◆ Exercise aim
Lines that include the word "scene" are the ones to copy.

◆ Data extract
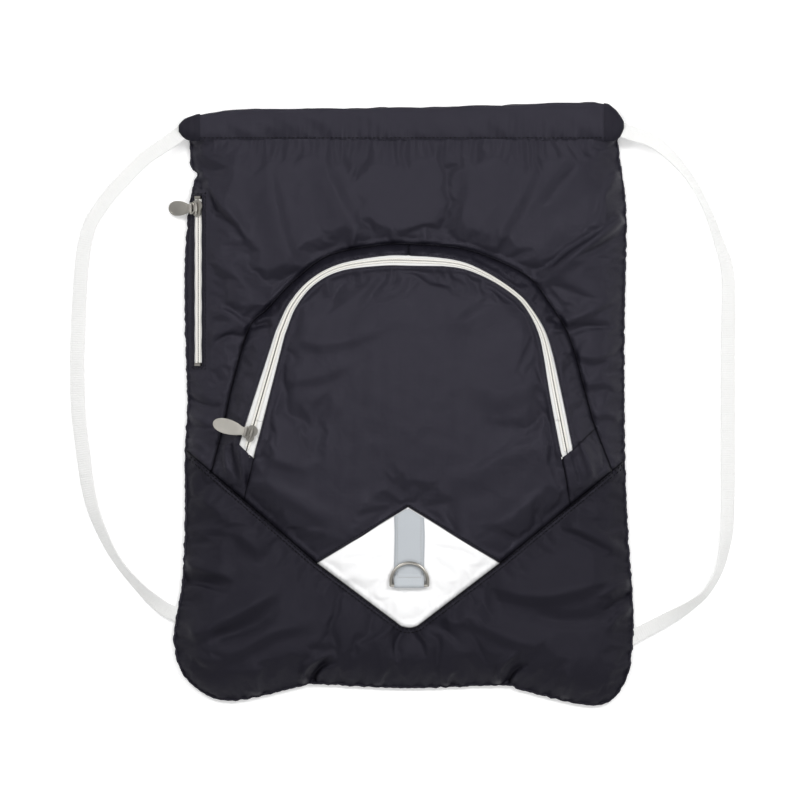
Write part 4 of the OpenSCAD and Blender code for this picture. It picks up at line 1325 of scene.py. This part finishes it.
POCKET_ZIP = (ZIP_S, ZIP_CENTRE, ZIP_OUT, ZIP_UP, ZIP_HALF)
POCKET_COIL = finer(POCKET_ZIP, TEETH / 4)
FOLD_Y = -12.1  # the inner tape and coil are divided here, where the flap bends
FOLD_LAP = 1.3  # and their two parts lap by this
CUTS = {"bag_left": lambda f: (f[1][:, 0] < 0) & (f[1][:, 1] < FOLD_Y),
        "bag_right": lambda f: (f[1][:, 0] > 0) & (f[1][:, 1] < FOLD_Y),
        "flap": lambda f: f[1][:, 1] > FOLD_Y - FOLD_LAP,
        "all": lambda f: f[0] >= 0}
for kind, build, frames in (("tape", zip_tape, POCKET_ZIP), ("coil", zip_coil, POCKET_COIL)):
    outer = build(f"pocket_outer_{kind}", frames, 1, CUTS["all"](frames))
    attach(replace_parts(outer, f"pocket_zip_outer_{kind}"), "bag")
    inner = build(f"pocket_inner_{kind}", frames, -1, CUTS["flap"](frames))
    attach(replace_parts(inner, f"pocket_zip_inner_{kind}"), "pocket_flap")
    for side in ("left", "right"):
        end = build(f"pocket_inner_{kind}_end_{side}", frames, -1, CUTS[f"bag_{side}"](frames))
        if side == "left":
            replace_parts(end, f"pocket_zip_{kind}_ends")
        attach(end, "bag")

side_line = resampled([(SIDE_X, y, SIDE_Z + 0.25) for y in (30, 153)], 1.0)
side_count = len(side_line)
SIDE_ACROSS = np.tile([math.cos(SIDE_TILT), 0, math.sin(SIDE_TILT)], (side_count, 1))
SIDE_UP = np.tile([-math.sin(SIDE_TILT), 0, math.cos(SIDE_TILT)], (side_count, 1))
SIDE_ZIP = (arc_length(side_line), side_line, -SIDE_ACROSS, SIDE_UP, np.full(side_count, 4.0))
SIDE_COIL = finer(SIDE_ZIP, TEETH / 4)
for word, side in (("left", 1), ("right", -1)):
    tape = zip_tape(f"side_{word}_tape", SIDE_ZIP, side, SIDE_ZIP[0] >= 0, None, SIDE_TAPE)
    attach(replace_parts(tape, f"side_zip_{word}_tape"), "bag")
    coil = zip_coil(f"side_{word}_coil", SIDE_COIL, side, SIDE_COIL[0] >= 0, None)
    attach(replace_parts(coil, f"side_zip_{word}_coil"), "bag")


def side_welt():
    """The folded lip round the side pocket's opening."""
    half, low, high = SIDE_HALF + 0.35, SIDE_Y[0] - 0.3, SIDE_Y[1] + 0.3
    spacing = 2.0
    half_t, middle_w = 0.55, 0.95  # half the lip's thickness, and its height on the tilted opening
    flat = path([(-half, low), (half, low), (half, high), (-half, high), (-half, low)], spacing)[:-1]
    rings = []
    out = flat - np.array([0, (low + high) / 2])
    out = np.column_stack([np.sign(out[:, 0]) * (np.abs(flat[:, 0]) > half - 0.1),
                           np.sign(out[:, 1]) * (np.abs(flat[:, 0]) <= half - 0.1)])
    for k in range(len(flat)):
        swell = 1 + 0.15 * math.sin(k * spacing / 3.1)
        u = flat[k, 0] + out[k, 0] * np.cos(ROUND) * swell
        v = flat[k, 1] + out[k, 1] * np.cos(ROUND) * swell
        w = middle_w + half_t * np.sin(ROUND) * swell
        x = SIDE_X + u * math.cos(SIDE_TILT) - w * math.sin(SIDE_TILT)
        z = SIDE_Z + u * math.sin(SIDE_TILT) + w * math.cos(SIDE_TILT)
        rings.append(np.column_stack([x, v, z]))
    rings = np.array(rings + [rings[0]])
    obj = tube("side_zip_lip", rings, NYLON_LOW, closed_ends=False)
    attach(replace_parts(obj, "side_zip_welt"), "bag")


side_welt()


def inner_pouch():
    """The side pocket's bag, lying flat under the front panel."""
    low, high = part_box("side_pocket_bag")
    drop = 0.8  # below its CAD place, clear of the front panel
    centre = (np.array(low) + np.array(high)) / 2 / MM - np.array([0, 0, drop])
    half = (np.array(high) - np.array(low)) / 2 / MM
    side = 29
    u = np.linspace(-1, 1, side)
    gx, gy = np.meshgrid(u, u, indexing="ij")
    x = gx * half[0] * (1 - 0.03 * gy**2)
    y = gy * half[1] * (1 - 0.03 * gx**2)
    bulge = np.sqrt(np.clip((1 - gx**4) * (1 - gy**4), 0, 1))
    rise = 0.12 + (half[2] - 0.5) * bulge
    wave = 0.1 * waves(x.ravel(), y.ravel(), 61, 8, 18, 50).reshape(x.shape) * bulge
    top = np.stack([x, y, rise + wave], axis=2).reshape(-1, 3) + centre
    low_side = np.stack([x, y, -rise + wave], axis=2).reshape(-1, 3) + centre
    n = len(top)
    faces = []
    for i in range(side - 1):
        for k in range(side - 1):
            quad = [v + i * side + k for v in (0, side, side + 1, 1)]
            faces.append(quad)
            faces.append([n + v for v in (quad[0], quad[3], quad[2], quad[1])])
    last = side - 1
    rim = list(range(last)) + [i * side + last for i in range(last)]
    rim += [last * side + k for k in range(last, 0, -1)] + [i * side for i in range(last, 0, -1)]
    for a, b in zip(rim, rim[1:] + rim[:1]):
        faces.append([a, b, n + b, n + a])
    obj = finish_mesh("side_pocket_pouch", np.vstack([top, low_side]), faces, NYLON_DARK)
    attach(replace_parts(obj, "side_pocket_bag"), "bag")


inner_pouch()

# ---- the strip that holds the ring ----
def surface_finder(verts, faces):
    """A function giving height and upward direction of a sheet at a place, or None outside it."""
    tree = BVHTree.FromPolygons(verts, faces)

    def find(x, y):
        hit, normal, _, _ = tree.ray_cast(Vector((x, y, 80)), Vector((0, 0, -1)))
        if hit is None:
            return None
        return np.array(hit), np.array(normal if normal.z > 0 else -normal)

    return find


def tube_surface(rings):
    """The same for the upper face of a tube made of closed rings."""
    return surface_finder(rings.reshape(-1, 3).tolist(), band_faces(*rings.shape[:2]))


on_surface = surface_finder(FRONT.tolist(), SHOWN_TRIS.tolist())
on_hem = tube_surface(hem_rings(HEM_X, *HEM_SPEC["front"]))

BAR_R = 1.25  # radius of the ring's wire
RING_LOW, RING_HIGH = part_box("d_ring")
RING_X = (RING_LOW.x + RING_HIGH.x) / 2 / MM
BAR_Y = RING_LOW.y / MM + BAR_R
BAR_Z = RING_LOW.z / MM + BAR_R


def ring_strip():
    """The strip: from the diamond's top down its cloth and round the ring's bar. Returns a finder for
    its surface."""
    half, thickness, spacing = 11.2, 0.62, 0.7
    gap = 0.12  # between the strip and what it lies on
    side = []
    for y in np.arange(-78.9, -129.5, -1.5):
        z = max(on_surface(RING_X + dx, y)[0][2] for dx in (-8, 0, 8))
        side.append((y, z + gap))
    r = BAR_R + gap
    wrap = [(-132.5, BAR_Z + 0.5)]
    for a in np.radians(np.arange(75, 271, 15)):
        wrap.append((BAR_Y + r * math.cos(a), BAR_Z + r * math.sin(a)))
    wrap += [(-133.5, BAR_Z - r - 0.1), (-129.5, BAR_Z - r)]
    line = resampled(side + wrap, spacing)
    d = tangents(line)
    normal = np.column_stack([d[:, 1], -d[:, 0]])
    us = np.concatenate([np.linspace(-half, half, 9), np.linspace(half, -half, 9)])
    lift = np.concatenate([np.full(9, 0.0), np.full(9, thickness)])
    lift = lift + 0.12 * (1 - (np.abs(us) / half) ** 4) * (lift > 0)
    top_slope, top_x, top_length, rise = 0.61, DIAMOND["top"][0], 22, 0.075
    rings = []
    for k, (y, z) in enumerate(line):
        sway = 0.25 * math.sin(y / 9)
        # The strip's top end follows the two edges of the diamond
        cut = -top_slope * np.abs(us + RING_X - top_x) * np.clip(1 - k * spacing / top_length, 0, 1)
        rings.append(np.column_stack([RING_X + us + sway, y + cut + normal[k, 0] * lift,
                                      z + rise * cut + normal[k, 1] * lift]))
    obj = tube("ring_strip", np.array(rings), REFLECTIVE)
    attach(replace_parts(obj, "reflective_strip"), "bag")
    return tube_surface(np.array(rings))


on_strip = ring_strip()


# ---- stitches ----
def stitch_row(name, line, material, pitch=3.0, share=0.72, radius=0.24, lift=0.12, surface=on_surface):
    """A row of thread bars lying on the cloth along a flat line."""
    line = resampled(line, pitch)
    d = tangents(line)
    around = 6
    verts, faces = [], []
    profile = [(-1.0, 0.25), (-0.8, 0.8), (0.0, 1.0), (0.8, 0.8), (1.0, 0.25)]  # place along a bar, and size
    bar_faces = band_faces(len(profile), around) + end_faces(len(profile), around)
    for k in range(len(line)):
        found = surface(*line[k, :2])
        if found is None:
            continue
        spot, normal = found
        along = np.array([d[k, 0], d[k, 1], 0.0])
        along -= normal * (along @ normal)
        along /= max(np.linalg.norm(along), 1e-9)
        across = np.cross(normal, along)
        start = len(verts)
        for t, size in profile:
            centre = spot + normal * (lift - 0.16 * t * t) + along * (t * pitch * share / 2)
            for j in range(around):
                a = TURN * j / around
                verts.append(centre + radius * size * (across * math.cos(a) + normal * math.sin(a)))
        faces.extend([start + v for v in face] for face in bar_faces)
    return finish_mesh(name, np.array(verts), faces, material)


inside_v = V_SEAM[(V_SEAM[:, 0] > -160) & (V_SEAM[:, 0] < 161)]
for word, away in (("upper", -1.5), ("lower", -3.7)):
    line = shifted(inside_v, away)
    row = stitch_row(f"v_stitches_{word}", line, THREAD_WITH_PAINTED_SHADE, share=0.8, radius=0.42, lift=-0.02)
    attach(row, "bag")
diamond_top = shifted(path([DIAMOND["left"], DIAMOND["top"], DIAMOND["right"]], 1.0), 1.6)
folds_down(stitch_row("diamond_stitches", diamond_top, THREAD_WITH_PAINTED_SHADE, pitch=2.6, radius=0.36, lift=0.0))
hem_y = MOUTH_Y + 0.9
for word, side, x_end in (("left", -1, -157.5), ("right", 1, 155.5)):
    line = path([(side * 1.5, hem_y), (x_end, hem_y)], 3.0)
    row = stitch_row(f"hem_stitches_{word}", line, THREAD_WITH_PAINTED_SHADE, pitch=3.2, radius=0.34, surface=on_hem)
    gathers(row)
side_u = 5.6 * math.cos(SIDE_TILT)
side_top, side_low = SIDE_Y[1] + 1.8, SIDE_Y[0] - 2.0
side_box = [(SIDE_X + side_u, side_top), (SIDE_X + side_u, side_low), (SIDE_X - side_u, side_low),
            (SIDE_X - side_u, side_top), (SIDE_X + side_u, side_top)]
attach(stitch_row("side_zip_stitches", path(side_box, 1.0), THREAD_WITH_PAINTED_SHADE, pitch=2.8), "bag")
outer_row = shifted(OUTER_2D, 1.3)[2:-2]
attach(stitch_row("pocket_zip_outer_stitches", outer_row, THREAD_WITH_PAINTED_SHADE, pitch=2.8, radius=0.2), "bag")
inner_row = shifted(INNER_2D, -1.3)[2:-2]
folds_down(stitch_row("pocket_zip_inner_stitches", inner_row, THREAD_WITH_PAINTED_SHADE, pitch=2.8, radius=0.2))
for word, dx in (("left", -8.7), ("right", 8.7)):
    line = path([(RING_X + dx, -86.5), (RING_X + dx, -129)], 1.0)
    row = stitch_row(f"strip_stitches_{word}", line, PALE_THREAD, pitch=2.4, radius=0.22, surface=on_strip)
    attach(row, "bag")
line = path([(RING_X - 8.5, -130.8), (RING_X + 8.5, -130.8)], 1.0)
row = stitch_row("strip_bar_stitches", line, PALE_THREAD, pitch=1.5, radius=0.3, surface=on_strip)
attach(row, "bag")


# ---- the frame's own metal pieces ----
METAL_NODES = [f"{word}_zip_{part}" for word in ("pocket", "side") for part in ("slider", "link", "pull")]
for name in METAL_NODES + ["side_zip_stops", "d_ring"]:
    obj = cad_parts[name]
    obj.data.materials.clear()
    obj.data.materials.append(NICKEL)
    bevel = obj.modifiers.new("worn_edges", "BEVEL")
    bevel.width = 0.12 * MM
    bevel.segments = 2
    bevel.limit_method = "ANGLE"
    bevel.angle_limit = math.radians(40)

# ---- floor, lights and camera ----
floor_mesh = bpy.data.meshes.new("floor")
floor_mesh.from_pydata([(-3, -3, 0), (3, -3, 0), (3, 3, 0), (-3, 3, 0)], [], [(0, 1, 2, 3)])
floor = bpy.data.objects.new("floor", floor_mesh)
floor.location.z = cad_box[0][2] - 0.0004  # just clear of the bag, in metres
bpy.context.scene.collection.objects.link(floor)
floor_material, _, floor_bsdf = new_material("floor")
set_inputs(floor_bsdf, {"Base Color": (0.93, 0.93, 0.93, 1), "Roughness": 0.8,
                        "Emission Color": (1, 1, 1, 1), "Emission Strength": 0.22})
floor_mesh.materials.append(floor_material)

world = bpy.data.worlds.new("studio")
world.use_nodes = True
set_inputs(world.node_tree.nodes["Background"], {"Color": (1, 1, 1, 1), "Strength": 0.42})
bpy.context.scene.world = world


def area_light(name, place, size, power):
    """A rectangular light at a place in metres, turned to the middle of the bag, with its power in watts."""
    data = bpy.data.lights.new(name, "AREA")
    data.shape = "RECTANGLE"
    data.size, data.size_y = size
    data.energy = power
    light = bpy.data.objects.new(name, data)
    light.location = place
    light.rotation_euler = (-Vector(place)).to_track_quat("-Z", "Y").to_euler()
    bpy.context.scene.collection.objects.link(light)


area_light("top_left", (-0.75, 0.75, 1.15), (0.5, 0.5), 10)
area_light("top_right", (0.85, 0.6, 1.15), (0.45, 0.45), 10.5)
area_light("front", (0.1, -1.0, 1.0), (0.9, 0.4), 4)

camera_data = bpy.data.cameras.new("camera")
camera_data.type = "ORTHO"
camera_data.ortho_scale = 0.6
camera = bpy.data.objects.new("camera", camera_data)
camera.location = (-0.0045, 0.00225, 1.5)
bpy.context.scene.collection.objects.link(camera)
bpy.context.scene.camera = camera
bpy.context.scene.view_settings.view_transform = "Standard"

◆ Response
Write part 4 of the OpenSCAD and Blender code for this picture. It picks up at line 1325 of scene.py. This part finishes it.
bpy.context.scene.collection.objects.link(floor)
bpy.context.scene.world = world
    bpy.context.scene.collection.objects.link(light)
bpy.context.scene.collection.objects.link(camera)
bpy.context.scene.camera = camera
bpy.context.scene.view_settings.view_transform = "Standard"